In an effort to make us feel better, I broke out the bottle of aspirin and baked some carob zucchini muffins.
- 1 1/4 cups gluten-free all-purpose flour blend
- 1/4 cup carob powder
- 1 1/4 tsp baking powder
- 3/4 tsp baking soda
- 1/2 tsp sea salt
- 1 tsp cinnamon
- 1 whole banana, mashed
- 1/2 cup raw sugar
- 1/2 cup unsweetened applesauce
- 1/4 cup almond milk
- 1 tsp vanilla extract
- 1 cup shredded zucchini
- Preheat oven to 350 degrees. Grease muffin pan and set aside.
- Whisk flour, carob powder, baking powder, baking soda, salt and cinnamon together.
- In another bowl, cream mashed banana with applesauce and raw sugar.
- Stir almond milk, vanilla and zucchini into the banana mixture.
- Add flour mixture into wet ingredients until just combined.
- Spoon batter into greased muffin pan and bake 18-25 minutes, or until a toothpick inserted into the center comes out clean.
- Cool on a wire rack and then serve or freeze.
Next weekend we need to tackle the remaining two vegetable beds — so I will have to come up with something new and yummy for next Sunday.
This weekend we spent the entire two day getting the vegetable gardens ready for planting, so there was little time for making meals. Saturday was basically what you could find in the frig. Sunday I put a pot of early greens on to simmer and rounded the dinner out with hot water cornbread — something that I have not made in a very long time. The bread is great a starch for those time when it is to hot to turn the oven on. Hope that you enjoy this very easy to make bread.
- 1 cup of cornmeal
- 1 tsp salt
- 1 tsp maple or brown rice syrup
- 1 tablespoon olive oil
- 3/4 cup boiling water
- In a medium bowl, combine cornmeal, salt, syrup and olive oil.
- Stir in boiling water.
- Pour oil into a large skillet and heat to 375 degrees.
- Shape cornmeal mixture into flattened balls using a heaping tablespoon.
- Fry flattened balls in hot oil, turning once, until crisp and golden brown, about 5 minutes.
- Drain on paper towels.
- Serve at once with maple syrup or honey.

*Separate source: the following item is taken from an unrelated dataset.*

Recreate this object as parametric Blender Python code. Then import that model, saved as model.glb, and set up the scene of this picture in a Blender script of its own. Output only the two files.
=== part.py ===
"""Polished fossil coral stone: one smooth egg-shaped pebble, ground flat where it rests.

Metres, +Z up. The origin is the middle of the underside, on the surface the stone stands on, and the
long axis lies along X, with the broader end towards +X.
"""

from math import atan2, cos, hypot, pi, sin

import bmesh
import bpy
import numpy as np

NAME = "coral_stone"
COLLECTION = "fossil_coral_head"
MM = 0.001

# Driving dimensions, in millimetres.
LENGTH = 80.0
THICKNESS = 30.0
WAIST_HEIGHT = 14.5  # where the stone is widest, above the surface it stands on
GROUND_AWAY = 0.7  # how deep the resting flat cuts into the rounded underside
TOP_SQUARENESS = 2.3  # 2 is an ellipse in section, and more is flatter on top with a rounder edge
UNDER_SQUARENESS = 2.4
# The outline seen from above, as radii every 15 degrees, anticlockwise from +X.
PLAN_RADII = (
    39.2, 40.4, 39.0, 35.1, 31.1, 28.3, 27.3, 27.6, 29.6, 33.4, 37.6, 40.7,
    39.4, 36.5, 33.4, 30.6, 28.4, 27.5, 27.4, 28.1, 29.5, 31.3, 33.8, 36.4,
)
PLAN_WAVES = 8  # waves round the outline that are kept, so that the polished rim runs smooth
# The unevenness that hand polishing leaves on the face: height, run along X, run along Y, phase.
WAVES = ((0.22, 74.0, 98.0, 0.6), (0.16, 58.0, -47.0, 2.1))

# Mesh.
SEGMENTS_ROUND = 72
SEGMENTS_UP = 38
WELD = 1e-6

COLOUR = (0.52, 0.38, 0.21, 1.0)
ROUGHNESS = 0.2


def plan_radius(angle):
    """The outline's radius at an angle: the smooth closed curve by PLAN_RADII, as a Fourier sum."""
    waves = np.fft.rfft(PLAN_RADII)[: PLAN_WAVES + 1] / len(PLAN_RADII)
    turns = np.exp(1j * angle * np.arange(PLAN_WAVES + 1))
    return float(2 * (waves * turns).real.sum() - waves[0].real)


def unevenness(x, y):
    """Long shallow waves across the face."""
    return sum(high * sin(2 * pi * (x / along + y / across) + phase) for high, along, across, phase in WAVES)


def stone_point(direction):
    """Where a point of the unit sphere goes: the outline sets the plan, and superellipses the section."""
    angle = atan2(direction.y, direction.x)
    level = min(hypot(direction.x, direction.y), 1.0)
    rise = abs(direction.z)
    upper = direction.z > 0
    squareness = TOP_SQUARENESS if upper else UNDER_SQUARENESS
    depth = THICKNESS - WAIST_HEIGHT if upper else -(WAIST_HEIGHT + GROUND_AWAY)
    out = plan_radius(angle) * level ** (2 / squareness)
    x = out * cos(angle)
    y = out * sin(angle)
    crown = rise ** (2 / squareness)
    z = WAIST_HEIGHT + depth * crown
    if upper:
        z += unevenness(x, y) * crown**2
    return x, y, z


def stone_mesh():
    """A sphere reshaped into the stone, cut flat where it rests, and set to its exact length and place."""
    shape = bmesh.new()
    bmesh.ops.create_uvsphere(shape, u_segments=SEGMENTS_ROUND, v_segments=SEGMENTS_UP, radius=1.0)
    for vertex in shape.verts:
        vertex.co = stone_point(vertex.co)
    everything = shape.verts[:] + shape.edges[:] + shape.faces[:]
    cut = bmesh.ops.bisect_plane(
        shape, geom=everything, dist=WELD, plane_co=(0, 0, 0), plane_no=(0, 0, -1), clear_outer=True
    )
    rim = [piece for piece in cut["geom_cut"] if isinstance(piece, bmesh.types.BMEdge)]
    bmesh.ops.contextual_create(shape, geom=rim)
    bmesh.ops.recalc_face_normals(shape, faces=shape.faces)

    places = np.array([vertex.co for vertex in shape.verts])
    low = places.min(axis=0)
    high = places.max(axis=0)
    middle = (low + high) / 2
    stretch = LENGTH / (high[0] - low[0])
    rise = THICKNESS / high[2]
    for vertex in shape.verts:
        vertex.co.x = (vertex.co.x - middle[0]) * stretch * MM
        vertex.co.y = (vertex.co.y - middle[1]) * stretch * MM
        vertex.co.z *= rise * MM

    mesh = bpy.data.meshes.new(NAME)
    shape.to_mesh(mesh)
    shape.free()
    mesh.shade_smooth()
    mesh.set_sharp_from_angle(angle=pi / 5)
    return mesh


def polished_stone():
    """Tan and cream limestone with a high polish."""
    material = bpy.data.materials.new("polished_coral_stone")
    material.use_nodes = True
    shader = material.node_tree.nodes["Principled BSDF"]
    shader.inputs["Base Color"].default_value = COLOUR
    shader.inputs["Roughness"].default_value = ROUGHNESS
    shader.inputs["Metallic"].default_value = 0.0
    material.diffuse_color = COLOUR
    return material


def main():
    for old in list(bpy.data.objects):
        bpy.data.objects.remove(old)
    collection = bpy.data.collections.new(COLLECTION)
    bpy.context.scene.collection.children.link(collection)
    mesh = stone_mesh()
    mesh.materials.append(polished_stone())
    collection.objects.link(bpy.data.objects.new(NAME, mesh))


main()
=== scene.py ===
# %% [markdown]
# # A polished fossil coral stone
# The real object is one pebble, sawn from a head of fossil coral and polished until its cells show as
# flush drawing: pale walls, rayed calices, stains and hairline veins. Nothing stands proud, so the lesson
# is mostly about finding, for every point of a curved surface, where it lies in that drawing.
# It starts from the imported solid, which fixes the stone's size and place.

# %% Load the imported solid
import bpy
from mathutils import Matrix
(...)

Today I spent most of my day working on my website and cutting fabric for a demonstration that I will be doing at a quilt show next week, so I had little time to creating a dinner for my family. Luckily a quinoa burger (~ 10 grams of protein per burger) recipe came to my rescue — add some jasmine rice and a green vegetable and I had a quick and tasty meal.
- 2 cloves garlic, minced
- 1/2 cup pine nuts
- 1/4 cup fresh basil
- 1 tbsp chili powder
- 1 tsp cumin powder
- 1/2 cup onion, diced
- 1 cup cooked black beans
- 1 tsp salt (omit if using canned beans)
- 1/2 cup diced sweet red pepper
- 3 cups cooked quinoa (1 cup dry)
- rice flour
- 2 tbsp olive oil
- Cook quinoa according to package directions.
- Saute onions until translucent.
- Combine everything except quinoa, olive oil and rice flour in food processor.
- Mix blended mixture and quinoa together.
- Divide into 6-7 burgers, roll in flour to make a crust.
- Pan fry in olive oil until browned.
- Serve warm with a few side dishes.
For those of you who like oatmeal but don’t like the hassle of cooking steal-cut oats or have little time to make breakfast in the morning may ‘like this recipe. I like to put this recipe together on Saturday night and it is ready by Monday morning. It can be eaten right out of the refrigerator or warmed in the microwave for a minute or two if you prefer a hot breakfast.
- 1 cup steel-cut oats
- 1 1/2 cups almond or soy milk
- 1/2 teaspoon ground cardamom
- 1/2 teaspoon vanilla extract
- 1/4 teaspoon ground ginger
- 1/2 teaspoon cinnamon
- 1 tbs maple syrup
- hand full of raisins, dried cranberries or raspberries
- Mix all of the ingredients in a glass bowl with a lid.
- Stir, close lid and refrigerate for a day or two.
- Open the lid, stir and serve with fresh fruit. If you like a warm cereal — heat in microwave for a minute or two. Makes 2-3 servings.